Xavir marched over to take a look at the impact. Elysia had missed the centre of the ‘X’ by about half a finger-width, if that. It if had struck a person, they would have been as good as dead.
‘That is impressive.’ Xavir glanced back to Elysia, who was striding through the forest towards him with a proud look upon her face.
‘Was that you or the bow doing this?’ Xavir gestured through the air to mimic the path of the arrow.

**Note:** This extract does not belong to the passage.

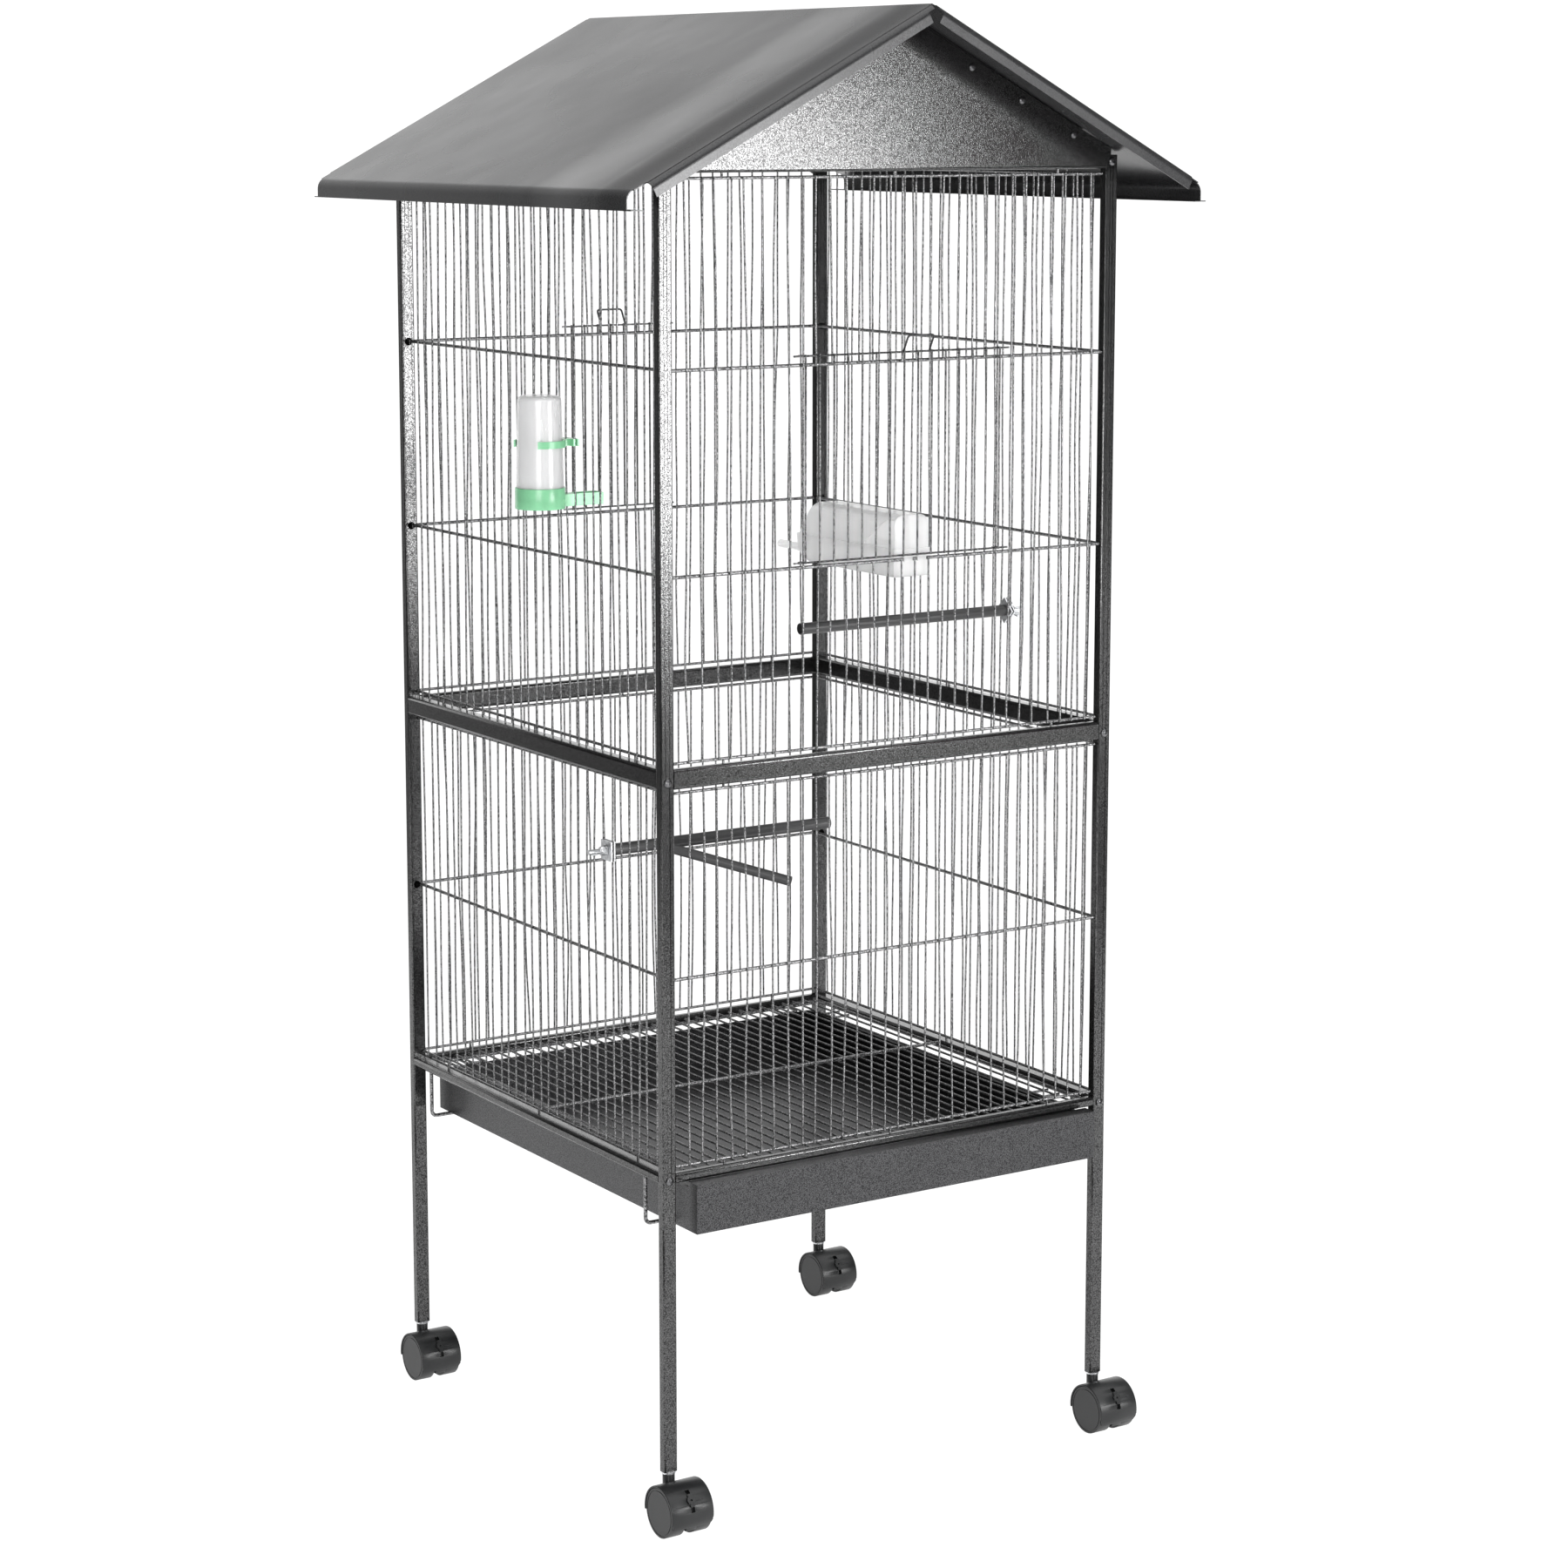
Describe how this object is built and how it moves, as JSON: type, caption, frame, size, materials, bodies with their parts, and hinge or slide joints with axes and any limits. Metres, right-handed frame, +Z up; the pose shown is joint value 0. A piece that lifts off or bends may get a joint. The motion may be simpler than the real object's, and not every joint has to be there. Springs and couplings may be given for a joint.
{
  "type": "bird cage on stand",
  "caption": "Tall wire bird cage with a gabled sheet roof, sliding wire doors, pull-out tray, perches, feeder and drinker, standing on tube legs with braked twin-wheel casters.",
  "frame": {"origin": "on the floor under the middle of the cage", "axes": "+Z up, front with the larger door and the tray grip faces -Y, +X to the right seen from the front"},
  "size_m": [0.676, 0.676, 1.4957],
  "materials": {
    "hammer_coat": "dark grey hammer-tone powder coat",
    "wire_coat": "dark grey powder coat on wire",
    "roof_coat": "near-black satin powder coat",
    "tray_coat": "dark grey satin powder coat",
    "zinc": "galvanised",
    "dark_screws": "black oxide",
    "clear_plastic": "cloudy clear",
    "white_plastic": "translucent white",
    "green_plastic": "satin green",
    "black_plastic": "fine moulded texture",
    "wheel_plastic": "smooth moulded"
  },
  "bodies": {
    "cage": {"post_front_left": "hammer_coat", "post_front_right": "hammer_coat", "post_rear_left": "hammer_coat", "post_rear_right": "hammer_coat", "rails_top": "hammer_coat", "rails_middle": "hammer_coat", "rails_bottom": "hammer_coat", "wires_front_above_door": "wire_coat", "wires_front_beside_door": "wire_coat", "wires_front_below_door": "wire_coat", "wires_front_lower": "wire_coat", "wires_rear_above_door": "wire_coat", "wires_rear_beside_door": "wire_coat", "wires_rear_below_door": "wire_coat", "wires_rear_lower": "wire_coat", "wires_left": "wire_coat", "wires_right": "wire_coat", "roof_left": "roof_coat", "roof_right": "roof_coat", "gable_front": "hammer_coat", "gable_rear": "hammer_coat", "roof_angles": "hammer_coat", "gable_screws": "dark_screws", "frame_bolts": "dark_screws", "tray_hangers": "wire_coat", "grate_rests": "wire_coat", "leg_front_left": "hammer_coat", "leg_front_right": "hammer_coat", "leg_rear_left": "hammer_coat", "leg_rear_right": "hammer_coat", "leg_collars": "zinc", "perch_upper": "hammer_coat", "perch_lower": "hammer_coat", "perch_plates": "zinc", "perch_studs": "zinc", "drinker_base": "green_plastic", "bottle_strap": "green_plastic"},
    "upper_nut": {"wing_nut_upper": "zinc"},
    "lower_nut": {"wing_nut_lower": "zinc"},
    "water_bottle": {"bottle": "clear_plastic"},
    "feeder": {"feeder_trough": "white_plastic", "feeder_hood": "white_plastic"},
    "drawer": {"tray": "tray_coat"},
    "floor_grate": {"grate": "wire_coat"},
    "front_door": {"door_front": "wire_coat", "handle_front": "wire_coat"},
    "rear_door": {"door_rear": "wire_coat", "handle_rear": "wire_coat"},
    "swivel_front_left": {"caster_front_left": "black_plastic"},
    "wheelset_front_left": {"wheels_front_left": "wheel_plastic"},
    "lever_front_left": {"brake_front_left": "black_plastic"},
    "swivel_front_right": {"caster_front_right": "black_plastic"},
    "wheelset_front_right": {"wheels_front_right": "wheel_plastic"},
    "lever_front_right": {"brake_front_right": "black_plastic"},
    "swivel_rear_left": {"caster_rear_left": "black_plastic"},
    "wheelset_rear_left": {"wheels_rear_left": "wheel_plastic"},
    "lever_rear_left": {"brake_rear_left": "black_plastic"},
    "swivel_rear_right": {"caster_rear_right": "black_plastic"},
    "wheelset_rear_right": {"wheels_rear_right": "wheel_plastic"},
    "lever_rear_right": {"brake_rear_right": "black_plastic"}
  },
  "joints": [
    {"name": "front_door_slide", "type": "slide", "parent": "cage", "child": "front_door", "axis": [0, 0, 1], "range_m": [0, 0.15]},
    {"name": "rear_door_slide", "type": "slide", "parent": "cage", "child": "rear_door", "axis": [0, 0, 1], "range_m": [0, 0.15]},
    {"name": "tray_slide", "type": "slide", "parent": "cage", "child": "drawer", "axis": [0, -1, 0], "range_m": [0, 0.45]},
    {"name": "grate_lift", "type": "slide", "parent": "cage", "child": "floor_grate", "axis": [0, 0, 1], "range_m": [0, 0.06]},
    {"name": "feeder_lift", "type": "slide", "parent": "cage", "child": "feeder", "axis": [0, 0, 1], "range_m": [0, 0.03]},
    {"name": "bottle_lift", "type": "slide", "parent": "cage", "child": "water_bottle", "axis": [0, 0, 1], "range_m": [0, 0.07]},
    {"name": "upper_nut_turn", "type": "hinge", "parent": "cage", "child": "upper_nut", "pos_m": [0.26505, -0.10161, 0.863], "axis": [1, 0, 0], "continuous": true},
    {"name": "lower_nut_turn", "type": "hinge", "parent": "cage", "child": "lower_nut", "pos_m": [-0.26505, -0.15242, 0.667], "axis": [1, 0, 0], "continuous": true},
    {"name": "swivel_turn_front_left", "type": "hinge", "parent": "cage", "child": "swivel_front_left", "pos_m": [-0.265, -0.2675, 0.06], "axis": [0, 0, 1], "continuous": true},
    {"name": "wheel_roll_front_left", "type": "hinge", "parent": "swivel_front_left", "child": "wheelset_front_left", "pos_m": [-0.265, -0.2875, 0.025], "axis": [1, 0, 0], "continuous": true},
    {"name": "brake_turn_front_left", "type": "hinge", "parent": "swivel_front_left", "child": "lever_front_left", "pos_m": [-0.265, -0.30798, 0.03934], "axis": [0, -0.8192, 0.5736], "range_deg": [-20, 20]},
    {"name": "swivel_turn_front_right", "type": "hinge", "parent": "cage", "child": "swivel_front_right", "pos_m": [0.265, -0.2675, 0.06], "axis": [0, 0, 1], "continuous": true},
    {"name": "wheel_roll_front_right", "type": "hinge", "parent": "swivel_front_right", "child": "wheelset_front_right", "pos_m": [0.265, -0.2875, 0.025], "axis": [1, 0, 0], "continuous": true},
    {"name": "brake_turn_front_right", "type": "hinge", "parent": "swivel_front_right", "child": "lever_front_right", "pos_m": [0.265, -0.30798, 0.03934], "axis": [0, -0.8192, 0.5736], "range_deg": [-20, 20]},
    {"name": "swivel_turn_rear_left", "type": "hinge", "parent": "cage", "child": "swivel_rear_left", "pos_m": [-0.265, 0.2675, 0.06], "axis": [0, 0, 1], "continuous": true},
    {"name": "wheel_roll_rear_left", "type": "hinge", "parent": "swivel_rear_left", "child": "wheelset_rear_left", "pos_m": [-0.265, 0.2475, 0.025], "axis": [1, 0, 0], "continuous": true},
    {"name": "brake_turn_rear_left", "type": "hinge", "parent": "swivel_rear_left", "child": "lever_rear_left", "pos_m": [-0.265, 0.22702, 0.03934], "axis": [0, -0.8192, 0.5736], "range_deg": [-20, 20]},
    {"name": "swivel_turn_rear_right", "type": "hinge", "parent": "cage", "child": "swivel_rear_right", "pos_m": [0.265, 0.2675, 0.06], "axis": [0, 0, 1], "continuous": true},
    {"name": "wheel_roll_rear_right", "type": "hinge", "parent": "swivel_rear_right", "child": "wheelset_rear_right", "pos_m": [0.265, 0.2475, 0.025], "axis": [1, 0, 0], "continuous": true},
    {"name": "brake_turn_rear_right", "type": "hinge", "parent": "swivel_rear_right", "child": "lever_rear_right", "pos_m": [0.265, 0.22702, 0.03934], "axis": [0, -0.8192, 0.5736], "range_deg": [-20, 20]}
  ]
}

‘A little of both,’ she said. ‘It’s clearly the source that moves the arrow, but it’s the same as any other witchstone in that it’s part me, part . . . elements, I guess.’ She pointed to the shimmering stone set into the bow. ‘This is one of the few witchstones that I am any good with. The bowstone affects the wind around the arrow and curves it to my will. Curving it is the easy part. Knowing what’s the other side of an object, a place I cannot see, that’s the difficult bit. It relies a lot on memory. And faith, I suppose, though Birgitta never likes to call it that. There are other stones that are set into arrows, which perform different tasks. Some of this
is predefined. All of it requires my will, but I have the bowstone to guide me.’
‘This is useful,’ Xavir said thoughtfully. ‘Very useful. Can you use other weapons?’
‘I have trained a little with sword, and was reasonably adept – although I have no way of measuring that as there was no one to fight against, other than Birgitta, and she kept saying she wasn’t as fast as she used to be.’
‘Sword.’ Xavir nodded. ‘Good. I can help tutor you further if you wish. Anything else?’
‘I tried an axe when I was twelve summers, but that was too heavy for me to use. I enjoy the bow the most.’
‘What other magics can you perform?’
‘That’s not really my . . .’ She paused. ‘Look, as much as I’d like to say I am one of the most talented sisters there ever was, I’m not. Sorry. The sisterhood hated me and I didn’t like them.’
‘Well that’s something we have in common, then.’ Xavir said with a sardonic twist to his lips. ‘And I also was never that good at studying, but I knew my way around a blade.’
‘Birgitta knew I could not be bothered with learning from books either, so she taught me these ways. She claimed that they were more ancient arts, and that once, many ages ago, this is how the sisters might have been. Warrior covens who moved around the woodlands.’
‘Is that true?’ He hoped it was. Something stirred within him.
‘I don’t know. I’m just going by what Birgitta has told me, but I preferred these lessons to sitting at a desk.’
‘It is a more practical life, certainly.’ Xavir could only assess her in terms of her value to his expedition, and he knew that wasn’t the right thing to do. But first and foremost he was a military man – he had no idea how to be a father.
For a while both of them stood there, the conversation having petered out.
Eventually, Elysia said, ‘What are we all doing here, in Burgassia? Birgitta has only told me so much, but I don’t really think she had a plan other than getting to this place.’